Jadi, di Swedia pun bukan ide bagus untuk mengganti energi nuklir dengan energi bayu.
Kedua studi ini menyoroti hal yang sama, bahwa so-called “energi terbarukan” tidak bisa berdiri sendiri untuk menggantikan energi fosil. Pasti harus dibarengi dengan penggunaan energi fosil. Padahal, penggunaan energi fosil justru bertentangan dengan usaha untuk mitigasi perubahan iklim. Alih-alih mereduksi emisi karbon, yang ada justru membuatnya meningkat!
Mengganti energi nuklir dengan so-called “energi terbarukan” tidak pernah berimbas baik dan bertentangan dengan fundamental mitigasi perubahan iklim, yakni memangkas emisi karbon. Justru, energi nuklir telah terbukti secara historis berdampak positif pada mitigasi perubahan iklim dan mencegah kematian jutaan manusia akibat polusi energi fosil [7]. Bias anti-nuklir yang melandasi tindakan irasional ini harus segera dihentikan. Kebijakan energi harus dibuat berdasarkan sains, bukan bias irasional.
Referensi
- British Petroleum. BP Statistical Review of World Energy June 2018. London: BP.

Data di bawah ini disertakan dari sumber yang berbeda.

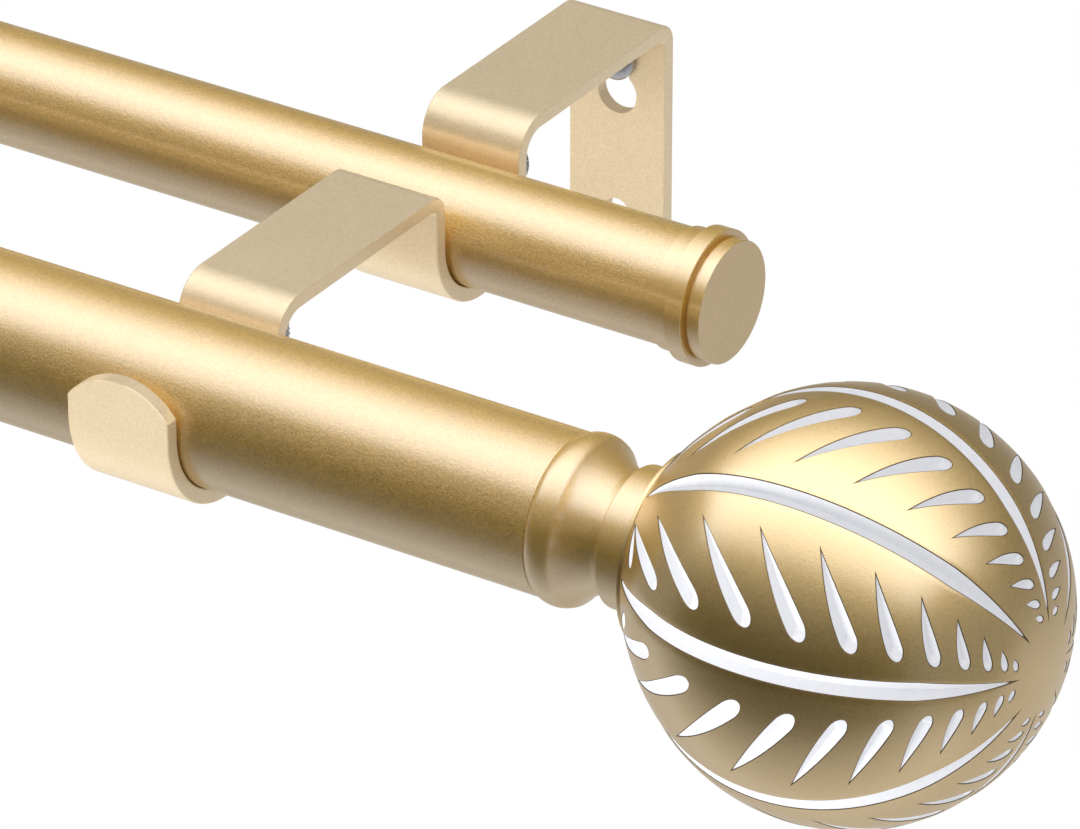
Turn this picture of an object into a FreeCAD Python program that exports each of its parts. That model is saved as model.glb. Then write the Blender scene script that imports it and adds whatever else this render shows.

- Michael Shellenberger. Anti-Nuclear Bias of UN and IPCC Is Rooted In Cold War Fears of Atomic and Population Bombs. (https://www.forbes.com/sites/michaelshellenberger/2018/10/09/anti-nuclear-bias-of-u-n-ipcc-is-rooted-in-cold-war-fears-of-atomic-and-population-bombs/#60efd4f65dd6). Diakses 10 Oktober 2018.
- Intergovernmental Panel on Climate Change Working Group III. 2014. Mitigation of Climate Change, Annex III: Technology – specific cost and performance parameter. Cambridge: Cambridge University Press.
- Brian Wang. Update of Death per Terawatt hour by Energy Source. (https://www.nextbigfuture.com/2016/06/update-of-death-per-terawatt-hour-by.html). Diakses 10 Oktober 2018.
- The New Nuclear Watch Institute. 2018. The False Economy of Abandoning Nuclear Power: Techno-Zealotry and the Transition Fuel Narrative. London: NNWI.
- F. Wagner dan E. Rachlew. 2016. Study on a hypothetical replacement of nuclear electricity by wind power in Sweden. European Physical Journal Plus 131: 173.